I recently came across this quote by Jason Goldberg, founder and CEO at FAB.com. It simply said:
As a founder, if you haven't used your own app in a week, you're building the wrong app
Well duh, you say... I bet you use your product all the time. You're a founder, internet king and UI designer extraordinaire... of course you use your own app — actually you're probably one of the most active users in your system (I know I am)!
But maybe...
Maybe, just maybe, you're not actually using your product at all — at least not in the way Jason is referring to. If you're anything like me; the main way you use your own product is for testing... you hunt down bugs, performance test, and iron-out some of those weird edge-case scenarios. You call it "dog-fooding", yet of your entire user base, you're probably to be the only person who uses your product in this way.

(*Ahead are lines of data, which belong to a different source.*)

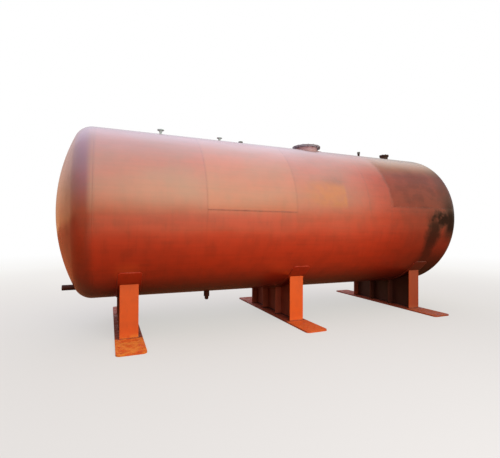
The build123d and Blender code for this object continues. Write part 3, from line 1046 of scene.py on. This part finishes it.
def make_sky(scene, studio):
    """A soft sky in bands over the tank, brightest in front, dim to the left and dimmer to the right."""
    world = bpy.data.worlds.new("soft_sky")
    scene.world = world
    world.use_nodes = True
    tree = world.node_tree
    tree.nodes.clear()
    direction = node(tree, "ShaderNodeTexCoord").outputs["Generated"]
    x, y, z = node(tree, "ShaderNodeSeparateXYZ", {0: direction}).outputs[:3]
    over = maths(tree, "ARCTAN2", z, times(tree, y, -1.0))
    sky = sky_ramp(tree, times(tree, over, 1 / math.pi), SKY_BANDS, 180)
    sky = coats(tree, sky, (sky_ramp(tree, z, LEFT_BANDS, 1), rise(tree, x, 0.05, -0.5)))
    strength = times(tree, ranged(tree, x, 1.0, studio.right_share, 0.42, 0.75), studio.sky_strength)
    seen = node(tree, "ShaderNodeLightPath").outputs["Is Camera Ray"]
    sockets = {"Color": coats(tree, sky, (WHITE, seen)), "Strength": ranged(tree, seen, strength, 1.0)}
    light = node(tree, "ShaderNodeBackground", sockets)
    node(tree, "ShaderNodeOutputWorld", {"Surface": light.outputs[0]})


def make_panel(name, place, size, power):
    """A broad soft panel aimed at the shell's axis, that evens out the shading without a glare of its own."""
    data = bpy.data.lights.new(name, "AREA")
    data.shape = "RECTANGLE"
    data.size, data.size_y = size
    data.energy = power
    panel = put(name, data)
    aim = Vector((place[0], 0, AXIS_HEIGHT)) - Vector(place)
    panel.matrix_world = Matrix.Translation(place) @ aim.to_track_quat("-Z", "Y").to_matrix().to_4x4()
    panel.visible_glossy = False
    panel.visible_camera = False


def make_camera(scene, studio):
    """A hand-held view from eye level, left of the tank's middle."""
    data = bpy.data.cameras.new("camera")
    data.sensor_fit = "HORIZONTAL"
    data.sensor_width = 36
    data.lens = studio.focal_pixels * data.sensor_width / studio.image_width
    data.clip_end = 500
    camera = put("camera", data)
    turn = (
        Matrix.Rotation(-studio.camera_yaw, 4, "Z")
        @ Matrix.Rotation(math.pi / 2 + studio.camera_pitch, 4, "X")
        @ Matrix.Rotation(studio.camera_roll, 4, "Z")
    )
    camera.matrix_world = Matrix.Translation(studio.camera_place) @ turn
    scene.camera = camera


class TANK_PT_panel(bpy.types.Panel):
    """Lists the steps that dress the tank."""

    bl_idname = "TANK_PT_panel"
    bl_label = "Pressure tank"
    bl_space_type = "VIEW_3D"
    bl_region_type = "UI"
    bl_category = "Tank"

    def draw(self, context):
        for step in STEPS:
            self.layout.operator(step.bl_idname)
        for group in GROUPS:
            settings = getattr(context.scene, group)
            for name in settings.bl_rna.properties.keys():
                if name not in ("rna_type", "name"):
                    self.layout.prop(settings, name)


GROUPS = {
    "tank_paint": PaintSettings,
    "tank_weld": WeldSettings,
    "tank_bolts": BoltSettings,
    "tank_studio": StudioSettings,
}
STEPS = (
    TANK_OT_paint, TANK_OT_ring_seams, TANK_OT_long_seams, TANK_OT_pipe_welds, TANK_OT_saddle_welds,
    TANK_OT_wear_plate_welds, TANK_OT_bolts, TANK_OT_studio,
)
CLASSES = (*GROUPS.values(), *STEPS, TANK_PT_panel)


def register():
    """Make the settings, the steps and the panel known to Blender."""
    for kind in CLASSES:
        bpy.utils.register_class(kind)
    for name, kind in GROUPS.items():
        setattr(bpy.types.Scene, name, PointerProperty(type=kind))


def unregister():
    """Take them away again."""
    for name in GROUPS:
        delattr(bpy.types.Scene, name)
    for kind in reversed(CLASSES):
        bpy.utils.unregister_class(kind)


def main():
    """Dress the tank and set the stage."""
    register()
    bpy.ops.tank.paint()
    bpy.ops.tank.ring_seams()
    bpy.ops.tank.long_seams()
    bpy.ops.tank.pipe_welds()
    bpy.ops.tank.saddle_welds()
    bpy.ops.tank.wear_plate_welds()
    bpy.ops.tank.bolts()
    bpy.ops.tank.studio()


if __name__ == "__main__":
    main()
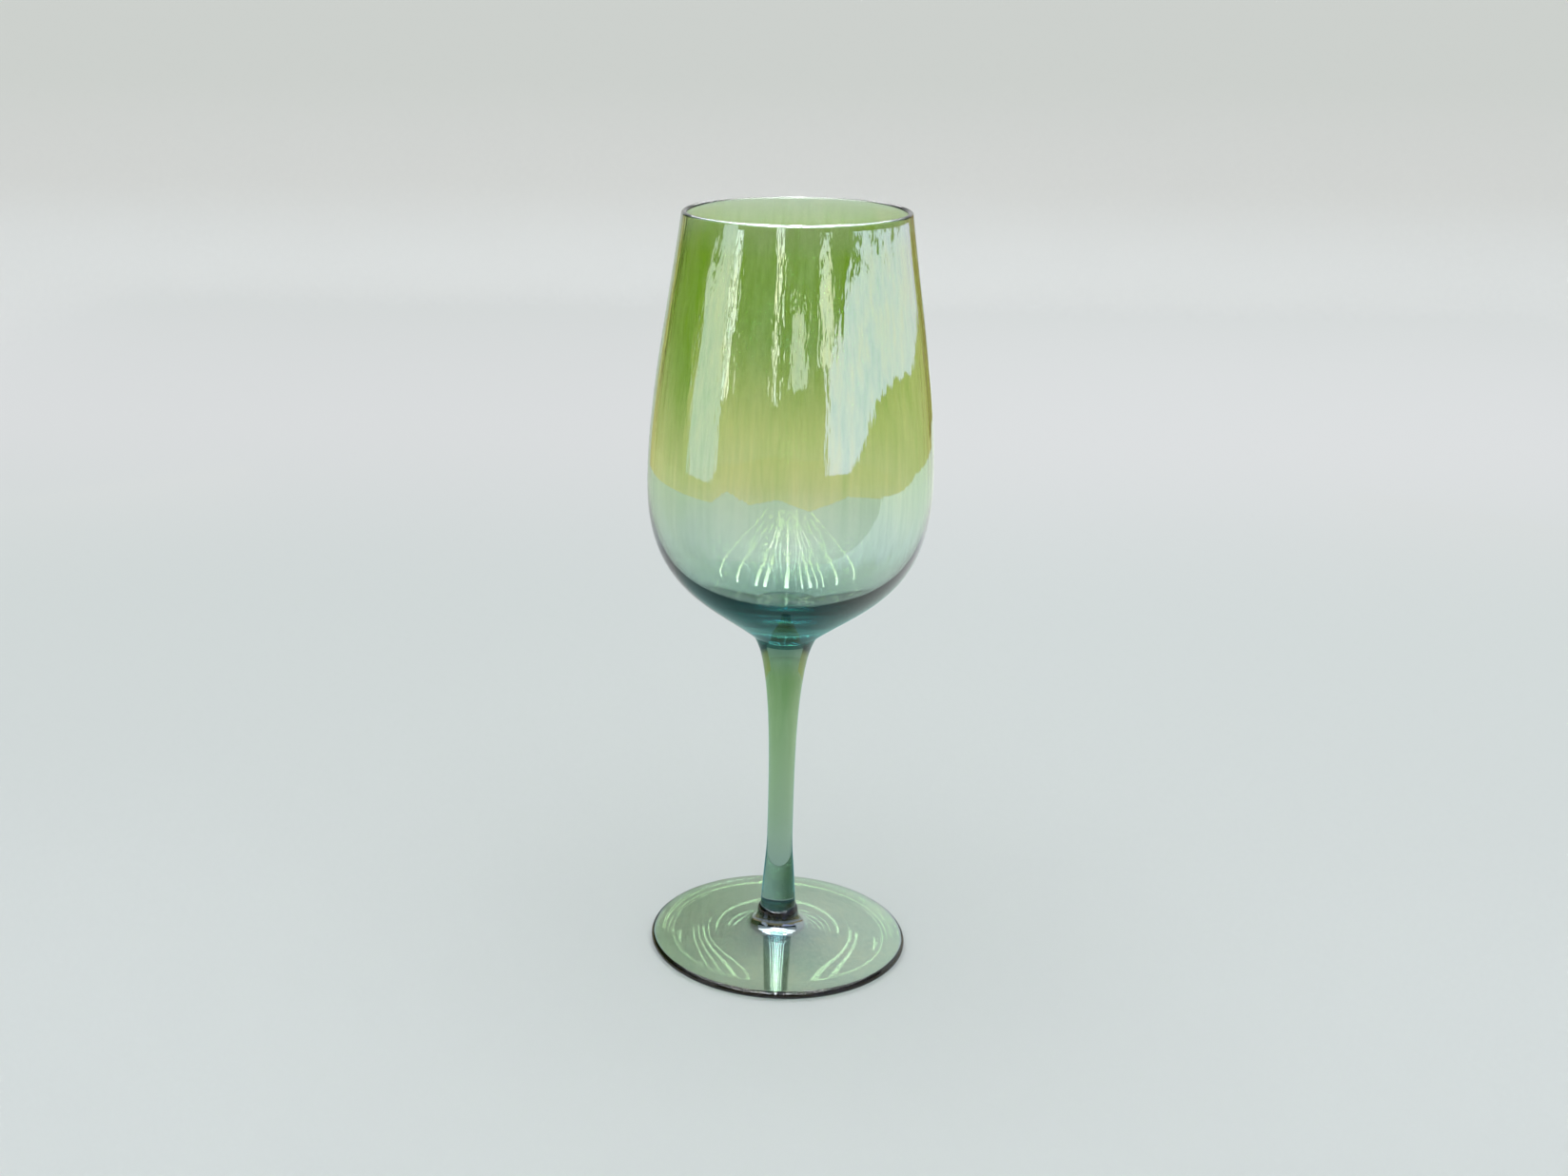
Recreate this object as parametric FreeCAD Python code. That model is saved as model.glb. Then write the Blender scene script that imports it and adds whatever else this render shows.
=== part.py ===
# Stemmed wine glass in green lustre glass: a blown bowl, a drawn solid stem and a pressed foot,
# fused to one another at two joint rings.
#
# Frame: millimetres, +Z up along the glass's axis, origin at the centre of the circle on which
# the foot rests. Every piece is a solid of revolution about Z, drawn as a closed outline in the
# XZ half-plane (x = radius, z = height).

import FreeCAD, Part
import math
import os

# ---------------------------------------------------------------- driving dimensions (mm, degrees)
GLASS_HEIGHT = 230.0

# bowl
LIP_BEAD_RADIUS = 0.85       # fire-polished bead that rounds off the rim
LIP_BEAD_CENTRE_R = 32.0     # radius of the circle that the bead's centre runs on
RIM_TAPER = 7.4              # how far the wall leans in at the rim, from vertical
BELLY_RADIUS = 42.1          # widest outer radius
BELLY_HEIGHT = 150.5
BELLY_WALL = 1.4             # wall thickness at the belly
UNDERSIDE_ANGLE = 38.8       # slope of the underside where it leaves the stem
BOWL_FLOOR_HEIGHT = 112.8    # lowest point of the inside
OUTER_RIM_PULL = 25.0        # the pulls are the lengths of the curves' end tangents
OUTER_BELLY_PULL_UP = 25.7
OUTER_BELLY_PULL_DOWN = 30.4
UNDERSIDE_PULL = 20.6
INNER_RIM_PULL = 25.0
INNER_BELLY_PULL_UP = 25.7
INNER_BELLY_PULL_DOWN = 27.0
FLOOR_PULL = 25.0

# joint of bowl and stem: the bowl's rounded bottom sits in the stem's dished top
BOWL_JOINT_RADIUS = 9.8
BOWL_JOINT_HEIGHT = 102.6
BOWL_JOINT_DISH = 2.2        # depth of the dish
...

What Jason is talking about is really using your product. Using it like your customers do; to solve a real-world problems, with real-world deadlines. Using your product alongside other tools, with the pressures and anxieties that come with doing your job. Surely addressing those scenarios is why you created the product in the first place?

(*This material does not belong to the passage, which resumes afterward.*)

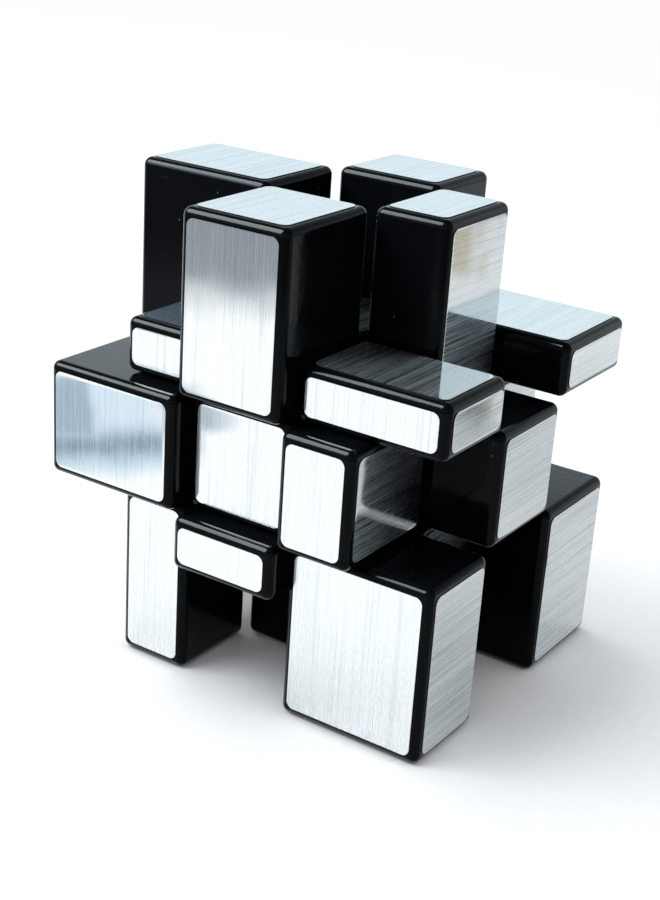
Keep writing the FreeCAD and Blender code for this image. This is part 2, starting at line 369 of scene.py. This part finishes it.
foil = brushed_foil("foil_brushed")
block = gloss_plastic("plastic_block", (0.0011, 0.0013, 0.0017), rough_low=0.08, rough_high=0.14)
inner = gloss_plastic("plastic_inner", (0.003, 0.003, 0.0034), rough_low=0.22,
                      rough_high=0.34, wear=0.4)
steel = turned_steel("steel_turned")
for name, piece in nodes.items():
    if name.startswith("foils"):
        material = foil
        measure_foils(piece)
    elif name == "screws_and_springs":
        material = steel
    elif name == "core" or name.startswith("centre"):
        material = inner
    else:
        material = block
    for slot in piece.material_slots:
        slot.material = material


# ------------------------------------------------------------------ floor
def floor_paper_painted_reflections(name):
    """Pale paper. Mirror surfaces also see painted shades, tints and lines of light on it,
    placed in mm: painted reflections, shown to glossy rays only.
    """
    material = bpy.data.materials.new(name)
    tree = Tree(material)
    coords = tree.new("TexCoord").outputs["Object"]
    x, y, _ = tree.parts(tree.scale(coords, TO_MM))

    def pool(centre_x, centre_y, angle, long, short, depth):
        """Soft oval pool of painted shade, its long axis turned by angle degrees from X."""
        dx = tree.minus(x, centre_x)
        dy = tree.minus(y, centre_y)
        cos, sin = math.cos(math.radians(angle)), math.sin(math.radians(angle))
        u = tree.plus(tree.times(dx, cos / long), tree.times(dy, sin / long))
        v = tree.plus(tree.times(dx, -sin / short), tree.times(dy, cos / short))
        return tree.times(tree.bell(tree.plus(tree.times(u, u), tree.times(v, v))), depth)

    def between(value, rise_from, rise_to, fall_from, fall_to):
        """1 between two soft limits."""
        return tree.times(tree.smooth(value, rise_from, rise_to),
                          tree.smooth(value, fall_from, fall_to, 1.0, 0.0))

    def patch(first, first_limits, second, second_limits, *factors):
        """Soft rectangle on two axes, times any further factors."""
        return tree.times(between(first, *first_limits), between(second, *second_limits),
                          *factors)

    # painted shade, seen only in mirrors: far from the cube, nearer and darker at the front, and
    # a little on the right
    radius = tree.math("SQRT", tree.plus(tree.times(x, x), tree.times(y, y)))
    front = tree.smooth(y, -60.0, 20.0, 1.0, 0.0)
    painted_far_front_shade = tree.times(tree.smooth(radius, 212.0, 272.0, to_high=0.86), front)
    far = tree.math("MAXIMUM", painted_far_front_shade, tree.smooth(radius, 250.0, 420.0, to_high=0.35))
    right = tree.smooth(x, 10.0, 60.0, to_high=0.09)

    # front left, seen only in mirrors: a painted dark band, two painted blocks of shade and a
    # painted blue tint, on the diagonals
    diagonal = tree.plus(x, y)
    cross = tree.minus(y, x)
    offset = tree.times(tree.plus(diagonal, 180.5), 1 / 8.5)
    band = tree.times(tree.bell(tree.times(offset, offset)),
                      tree.smooth(cross, -40.0, -32.0), 0.95)
    painted_left_shade = patch(cross, (-16.5, -12.0, 10.0, 24.0),
                       diagonal, (-247.0, -238.0, -194.0, -184.0), 0.72)
    painted_corner_shade = patch(cross, (-55.0, -41.0, -39.0, -33.0),
                         diagonal, (-240.0, -230.0, -192.0, -178.0), 0.72)
    painted_cool_shade = tree.math("MAXIMUM", band, tree.math("MAXIMUM", painted_left_shade, painted_corner_shade))
    painted_blue_tint = patch(cross, (-38.0, -31.0, 24.0, 34.0),
                 diagonal, (-247.0, -239.0, -166.0, -150.0))

    # back right, seen only in mirrors: axes over and down the straight edge of a painted beige
    # reflection
    edge_x, edge_y = 0.48, 0.877
    over = tree.minus(tree.times(x, edge_y), tree.times(y, edge_x))
    down = tree.plus(tree.times(x, edge_x), tree.times(y, edge_y))
    painted_warm_far = patch(over, (14.3, 16.7, 28.0, 34.0), down, (248.0, 264.0, 335.0, 350.0))
    painted_warm_near = patch(over, (30.2, 32.2, 34.6, 36.6), down, (141.0, 150.0, 175.0, 185.0))
    painted_light_near = patch(over, (27.0, 28.5, 30.4, 31.6), down, (138.0, 146.0, 170.0, 180.0))
    # painted dark pools and a painted grey pool: shade seen only in mirrors, lighter where the
    # painted light near lies
    painted_dark_pool = tree.plus(pool(104.6, 114.6, angle=61.3, long=8.0, short=2.4, depth=0.80),
                     pool(103.0, 106.0, angle=61.3, long=13.0, short=6.0, depth=0.34),
                     clamp=True)
    grey = tree.times(pool(84.0, 98.0, angle=30.0, long=42.0, short=34.0, depth=0.37),
                      tree.minus(1.0, tree.times(painted_light_near, 0.85)))

    # right, towards the back, seen only in mirrors: painted shade on both sides of a painted
    # thin line of light along X
    offset = tree.times(tree.minus(y, 46.0), 1 / 0.42)
    painted_light_line = tree.times(tree.bell(tree.times(offset, offset)),
                        tree.fit(x, 56.0, 66.0, 0.85, 0.5))
    painted_notch_shade = patch(x, (53.0, 54.5, 66.0, 67.5), y, (41.5, 43.0, 50.5, 52.5),
                  tree.minus(1.0, painted_light_line), 0.95)

    grain = tree.noise(coords, scale=900.0, detail=3.0, rough=0.6)
    paper = tree.mix_col(tree.fit(grain, 0.3, 0.7), (0.81, 0.815, 0.82), (0.84, 0.845, 0.85))
    # the painted shades, tints and light above, laid over the paper; mirrors see them, the
    # camera sees plain paper
    shown = paper
    for amount, tint, blend in (
            (1.0, (0.955, 0.962, 0.966), "MULTIPLY"),
            (tree.math("MAXIMUM", far, right), (0.05, 0.07, 0.09), "MIX"),
            (grey, (0.03, 0.035, 0.035), "MIX"),
            (tree.math("MAXIMUM", painted_dark_pool, painted_notch_shade), (0.06, 0.075, 0.08), "MIX"),
            (painted_blue_tint, (0.62, 0.72, 0.82), "MULTIPLY"),
            (painted_cool_shade, (0.08, 0.145, 0.21), "MIX"),
            (painted_warm_far, (0.61, 0.52, 0.33), "MULTIPLY"),
            (painted_warm_near, (0.67, 0.57, 0.34), "MULTIPLY")):
        shown = tree.mix_col(amount, shown, tint, blend)
    rays = tree.new("LightPath").outputs
    sheet = tree.principled({
        "Base Color": tree.mix_col(rays["Is Glossy Ray"], paper, shown),
        "Roughness": 0.8, "Specular IOR Level": 0.2,
        "Normal": tree.bump(grain, strength=0.05, distance=0.0001)})
    # far off, the paper runs up into the white of the backdrop
    away = tree.new("Emission", {"Color": (0.985, 1.0, 1.0)}).outputs[0]
    cove = tree.times(tree.smooth(radius, 200.0, 900.0), rays["Is Camera Ray"])
    tree.finish(tree.mix_shader(cove, sheet, away))
    return material


floor_z = cad_box[0][2]
floor_mesh = bpy.data.meshes.new("floor")
floor_mesh.from_pydata([(x * FLOOR_HALF, y * FLOOR_HALF, floor_z)
                        for x, y in ((-1, -1), (1, -1), (1, 1), (-1, 1))], [], [(0, 1, 2, 3)])
floor = bpy.data.objects.new("floor", floor_mesh)
scene.collection.objects.link(floor)
floor_mesh.materials.append(floor_paper_painted_reflections("floor_paper_painted_reflections"))


# ------------------------------------------------------------------ world
def studio_world(name):
    """White behind; pale blue-grey walls and a dark ceiling in the mirrors."""
    world = bpy.data.worlds.new(name)
    tree = Tree(world)
    x, y, z = tree.parts(tree.new("TexCoord").outputs["Generated"])
    rays = tree.new("LightPath").outputs
    # what the camera sees, from the horizon up
    backdrop = tree.new("ValToRGB", {0: tree.fit(z, -0.05, 0.9)})
    stops = backdrop.color_ramp.elements
    stops.new(0.5)
    for stop, position, colour in zip(stops, (0.0, 0.3, 1.0), (
            (0.99, 1.0, 1.0), (0.95, 0.995, 1.0), (0.88, 0.96, 1.0))):
        stop.position = position
        stop.color = (*colour, 1)
    # what mirrors see: walls front to back, ceiling, right side, upper shade
    mirror = tree.mix_col(tree.fit(y, -1.0, 1.0), (0.72, 0.78, 0.82), (0.83, 0.975, 1.05))
    mirror = tree.mix_col(tree.smooth(z, 0.44, 0.72), mirror, (0.075, 0.09, 0.10))
    mirror = tree.mix_col(tree.fit(x, 0.2, 0.8, to_high=0.25), mirror, (0.2, 0.2, 0.2))
    upper = tree.times(tree.smooth(z, 0.345, 0.395, to_high=0.55),
                       tree.smooth(x, -0.52, -0.42))
    mirror = tree.mix_col(upper, mirror, (0.06, 0.07, 0.08))
    # what lights the other surfaces, from the horizon up
    fill = tree.mix_col(tree.fit(z, 0.0, 0.85), (0.42, 0.43, 0.44), (1.00, 1.02, 1.035))
    unseen = tree.mix_col(rays["Is Glossy Ray"], fill, mirror)
    colour = tree.mix_col(rays["Is Camera Ray"], unseen, backdrop.outputs[0])
    background = tree.new("Background", {"Color": colour, "Strength": 1.0})
    tree.finish(background.outputs[0], "OutputWorld")
    return world


scene.world = studio_world("studio")


# ------------------------------------------------------------------ lights
def light_group(name, pieces):
    group = bpy.data.collections.new(name)
    for piece in pieces:
        group.objects.link(piece)
    return group


def area(name, place, size, power, colour, target=(0, 0, 0), size_y=None, lights=None):
    """Area light aimed at target; lights is the only group that it reaches, if given."""
    lamp = bpy.data.lights.new(name, "AREA")
    lamp.energy = power
    lamp.color = colour
    lamp.size = size
    if size_y:
        lamp.shape = "RECTANGLE"
        lamp.size_y = size_y
    holder = bpy.data.objects.new(name, lamp)
    scene.collection.objects.link(holder)
    holder.location = place
    holder.rotation_euler = (Vector(target) - Vector(place)).to_track_quat("-Z", "Y").to_euler()
    if lights:
        holder.light_linking.receiver_collection = lights
    return holder


foils = [piece for name, piece in nodes.items() if name.startswith("foils")]
bright = [piece for name, piece in nodes.items()
          if name.startswith("foils") or name == "screws_and_springs"]
behind_group = light_group("card_parts", [nodes["edge_up_left"]])
black_group = light_group("black_parts", [p for p in nodes.values() if p not in bright])
foil_group = light_group("foil_parts", foils)
key_group = light_group("key_parts", bright)
floor_group = light_group("floor_parts", [floor])

WARM_WHITE = (1.0, 0.995, 0.98)
area("key", (-0.75, -0.12, 0.60), size=0.90, power=7.2, colour=WARM_WHITE, lights=key_group)
area("high", (-0.60, -0.06, 0.80), size=1.00, power=6.8, colour=WARM_WHITE, lights=floor_group)
over = area("over", (-0.43, -0.43, 0.73), size=0.5, power=3.1, colour=(0.93, 0.975, 1.0))
over.visible_glossy = False
# a softbox high at the front left draws the lines along the rounded edges of the
# blocks; the foils pass it on to the edges but don't show it themselves
softbox = dict(place=(-0.58, -0.465, 0.745), size=0.56, size_y=0.62, colour=(0.86, 0.95, 1.0))
area("window", power=42.0, lights=black_group, **softbox)
again = area("window_again", power=9.5, lights=foil_group, **softbox)
again.data.use_nodes = True
again_tree = again.data.node_tree
emission = next(n for n in again_tree.nodes if n.bl_idname == "ShaderNodeEmission")
path = again_tree.nodes.new("ShaderNodeLightPath")
second = again_tree.nodes.new("ShaderNodeMath")
second.operation = "GREATER_THAN"
second.inputs[1].default_value = 1.5      # lit only from the second bounce on
again_tree.links.new(path.outputs["Ray Depth"], second.inputs[0])
again_tree.links.new(second.outputs[0], emission.inputs["Strength"])
# a wide pale sheet overhead, for foils that are seen from above
area("overhead", (0, 0, 1.0), size=2.2, power=11.5, colour=(0.92, 0.97, 1.0), lights=foil_group)
# a low blue card at the front left, for the edge_up_left block alone
area("card", (-0.63, -0.755, 0.36), target=(0, 0, 0.02), size=0.34, size_y=0.17, power=3.4,
     colour=(0.46, 0.74, 1.0), lights=behind_group)
for thing in scene.objects:
    if thing.type == "LIGHT":
        thing.visible_camera = False

# ------------------------------------------------------------------ camera
# seen from the front, to the right and above; azimuth is measured from -Y
azimuth, elevation, roll = (math.radians(a) for a in (32.675, 21.9969, 3.8287))
back = Vector((math.sin(azimuth) * math.cos(elevation),
               -math.cos(azimuth) * math.cos(elevation), math.sin(elevation)))
level = Vector((math.cos(azimuth), math.sin(azimuth), 0))
upright = back.cross(level)
right = level * math.cos(roll) + upright * math.sin(roll)
up = -level * math.sin(roll) + upright * math.cos(roll)
place = (right * -1.2816 + up * -4.9599 + back * 255.4851) * MM
lens = bpy.data.cameras.new("camera")
lens.sensor_fit = "HORIZONTAL"
lens.sensor_width = 36.0
lens.lens = 86.1796364
lens.clip_start = 0.01
camera = bpy.data.objects.new("camera", lens)
scene.collection.objects.link(camera)
camera.matrix_world = Matrix((*zip(right, up, back, place), (0, 0, 0, 1)))
scene.camera = camera
scene.view_settings.view_transform = "Standard"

The answer — Use your product the way your customers do.
Use, then improve
That was a tipping point for me — which I can prove by highlighting a small, but important improvement I made in response to using Prevue in a real-world scenario. In November I presented a project of my own designs to a crowded room of designers and developers, using my personal Prevue account. Although I share designs regularly using the app, I rarely present my projects in person. Doing so to a crowded room, like many of you do daily, I realised something important. It wasn't a good experience.
Every time I progressed from one screen to the next, I had to wait for the next concept to slowly load. It was painful to watch, and left me awkwardly standing in silence before a room of people quickly losing interest. For all the effort that's gone into making Prevue a great design management and presentation tool... it was making me look like an idiot because of one tiny fault.
A 30 second fix
Later that day, I released an update to the app which took 30 seconds to build. A simple piece of functionality that preloads the next image in a sequence — meaning that by the time you progress to the next image in a project, it'll display instantly. No awkward silences, no me-standing-like-an-idiot waiting. Similarly, the first image in a project will also pre-load when you view the main project overview... so that first image is ready to view as soon as you click it.
Ultimately, it was only in using my product as a customer that I was able to find a way to improve the experience in such a tiny, but meaningful way. Without using the app in this way, there's no way I could have known how important such a tiny detail would be. So as Jason correctly pointed out; if you start using your product regularly, and as a customer, you'll start to see the features and improvements that really matter.